Acts 1:6–7 — The Apostles' Question
After forty days of instruction from the resurrected Christ about the kingdom of God, the apostles ask: "Lord, will you at this time restore the kingdom to Israel?" (Acts 1:6).
Jesus does not correct their expectation of a restored kingdom for Israel. He says, "It is not for you to know times or seasons that the Father has fixed by his own authority" (Acts 1:7). The question is about timing, not about whether the restoration will occur. If the apostles' expectation of a national restoration was mistaken — a relic of their pre-Christian Judaism that Jesus had spent forty days correcting — His response is remarkably gentle and non-corrective.
Conclusion
The New Testament does not replace Israel's land promise with a non-territorial spiritual inheritance. Instead, it:
- Expands the promise: Canaan was the nucleus of a worldwide inheritance under the Messiah (Romans 4:13; Matthew 5:5).

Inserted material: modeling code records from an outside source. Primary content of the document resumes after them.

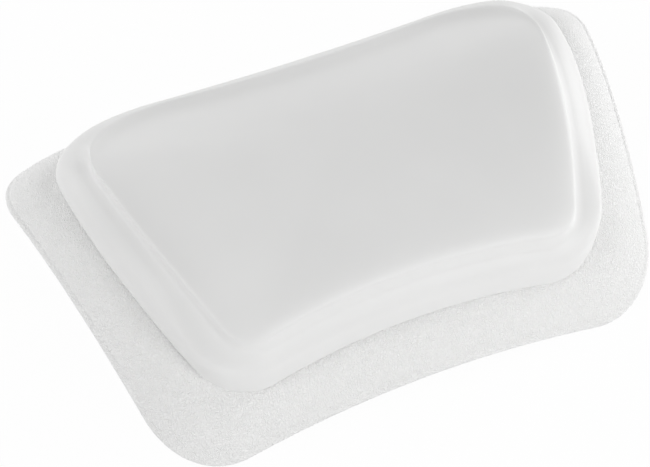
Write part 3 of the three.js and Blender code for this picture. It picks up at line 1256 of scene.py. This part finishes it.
def bore_seats(piece: bpy.types.Object, profile: Profile, finish: Finish, sharp: float,
               steps: int = 72) -> None:
    """Cuts a turned space from a piece at each seat.

    Args:
        piece: the piece.
        profile: the space's profile, from the top down.
        finish: the finish of the cut faces.
        sharp: the angle in degrees above which the piece's edges stay sharp.
        steps: the steps of the space's turn.
    """
    tree = GeometryTree("turned", {"Rows": COUNT, "Steps": COUNT, "Finish": FINISH})
    tree.finish(revolved(tree))
    points = turned_points(profile)
    values = {"Rows": len(points), "Steps": steps, "Finish": finish.material()}
    spaces = []
    for seat in Seat:
        space = tree.build(f"space_{seat.value}", points, values)
        space.data.transform(seat_matrix(seat))
        spaces.append(space)
    combine(piece, spaces, "DIFFERENCE")
    piece.data.set_sharp_from_angle(angle=math.radians(sharp))


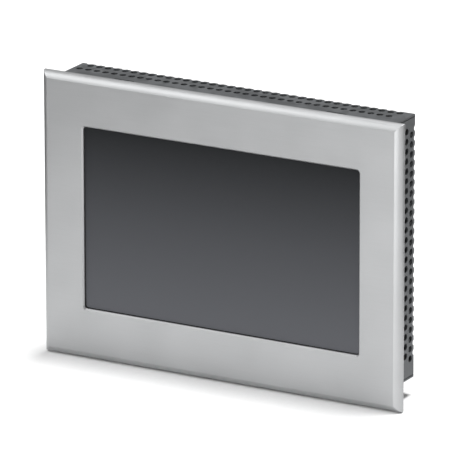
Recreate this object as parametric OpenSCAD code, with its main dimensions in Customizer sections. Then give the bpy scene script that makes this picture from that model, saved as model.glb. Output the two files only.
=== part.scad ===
// Panel-mount touch panel for operating a machine.
// The front faces -Y, the housing runs back along +Y and +Z is up.
// The origin is the centre of the cabinet cut-out, on the plane where the gasket meets the cabinet.

/* [Bezel] */
// Width of the bezel
bezel_w = 203; // [200:1:206]
// Height of the bezel
bezel_h = 147; // [145:1:150]
// Front face to seat plane
bezel_t = 5; // [4.6:0.1:6]
// Width of the sloping edge seen from the front
bevel_w = 3.6; // [2:0.1:4]
// Depth of the sloping edge
bevel_d = 3.8; // [2:0.1:3.8]
// How far the bezel's centre lies right of the cut-out's centre
bezel_x = 1.5; // [1:0.5:3]
// How far the bezel's centre lies above the cut-out's centre
bezel_z = -3; // [-3:0.5:-2]

/* [Screen] */
// Width of the window in the bezel
window_w = 156; // [150:1:158]
// Height of the window
window_h = 94.6; // [92:0.2:96]
// Corner radius of the window
window_r = 1.5; // [1:0.5:3]
// Depth from the bezel's face to the touch film
window_recess = 1.6; // [1.4:0.1:1.8]

/* [Housing] */
// Width of the rear housing
housing_w = 188; // [187:1:190]
// Height of the rear housing
housing_h = 135; // [134:1:137]
// Seat plane to the housing's rear face
housing_d = 28; // [26:0.5:30]
// Thickness of the housing's sheet steel
sheet = 1; // [0.8:0.1:1.2]
// Outside radius of the housing's bends
bend_r = 1.8; // [1.4:0.1:2.5]

/* [Perforation] */
// Distance between neighbouring holes
pitch = 5; // [4.8:0.1:5]
// Hole diameter
hole_d = 3.5; // [2.5:0.1:3.6]
// Holes in one row along the top
top_holes = 36; // [10:1:36]
// Holes in one column down a side
side_holes = 24; // [10:1:24]
// Rows on the rear face below the top bend
rear_rows = 5; // [0:1:6]
// Holes in one row of the rear face
rear_holes = 32; // [10:1:32]

/* [Sockets] */
// Pole spacing of the supply terminal block
pole_pitch = 5.08; // [5:0.08:5.08]
// Travel of the reset button
reset_travel = 0.5; // [0.2:0.1:0.5]
// Travel of a selector slider
dip_travel = 1.7; // [1:0.1:1.7]

/* [Hidden] */
$fn = 48;
eps = 0.1;

// depths from front to back
bezel_front = -bezel_t;
gasket_t = 0.6;
bezel_back = -gasket_t;
adhesive_t = 0.2;
film_y = bezel_front + window_recess + adhesive_t;
film_t = 0.2;
glass_t = 1.6;
glass_back = film_y + film_t + glass_t;
seal_t = 0.4;
tray_front = glass_back + seal_t;
tray_t = 5.4;
chassis_y = tray_front + tray_t;
board_gap = 4;
board_y = chassis_y + sheet + board_gap;
board_t = 1.6;
parts_y = board_y + board_t;
rear_in = housing_d - sheet;

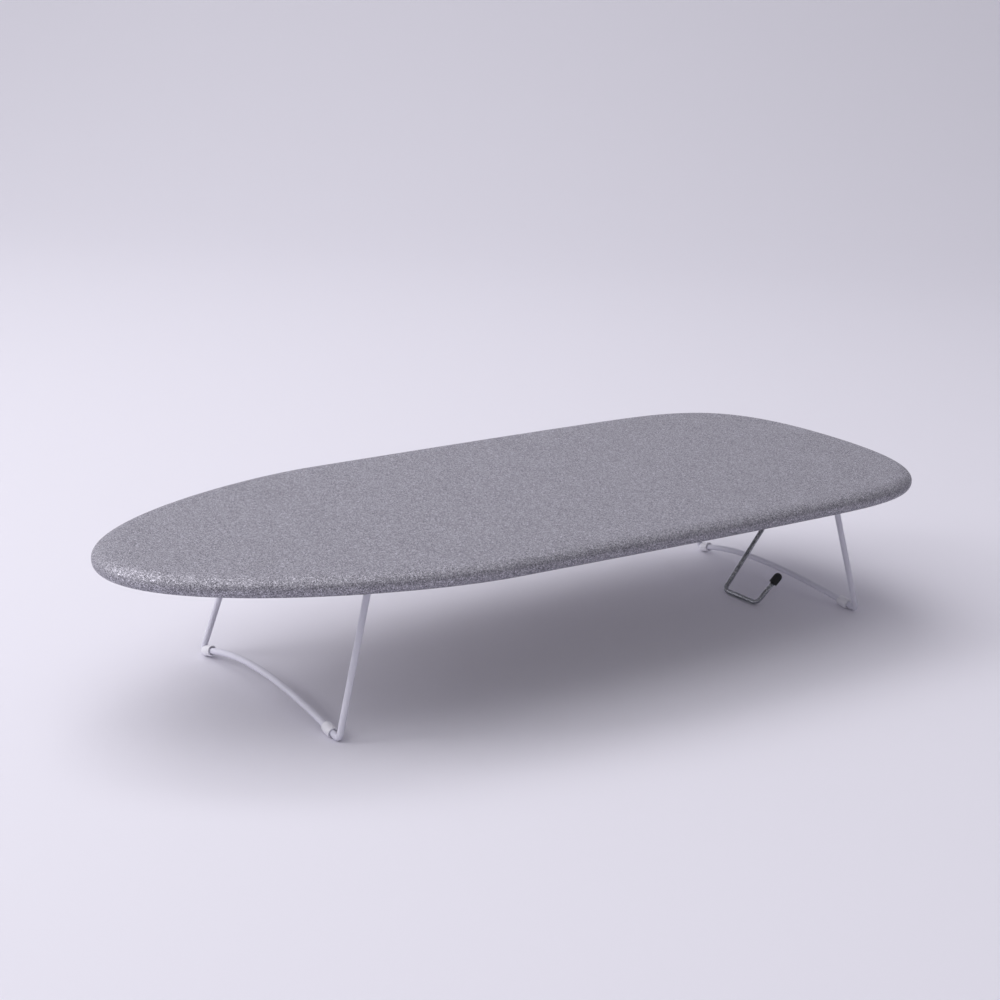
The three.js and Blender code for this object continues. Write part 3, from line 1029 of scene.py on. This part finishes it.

- Extends the promise: Believers in Christ — Jew and Gentile — participate in the Abrahamic blessings of justification and sonship (Galatians 3:29).
- Preserves the promise: God remains faithful to His territorial promises to ethnic Israel (Romans 11:28–29), which will be fulfilled when Christ returns and establishes His kingdom.
The land promise is not a problem for pre-tribulationism. It is evidence that God keeps specific, earthly promises to specific, earthly peoples — and that the same God who promised Canaan to Abraham's physical descendants will fulfill that promise as surely as He fulfills the promise of eternal life to Abraham's spiritual descendants.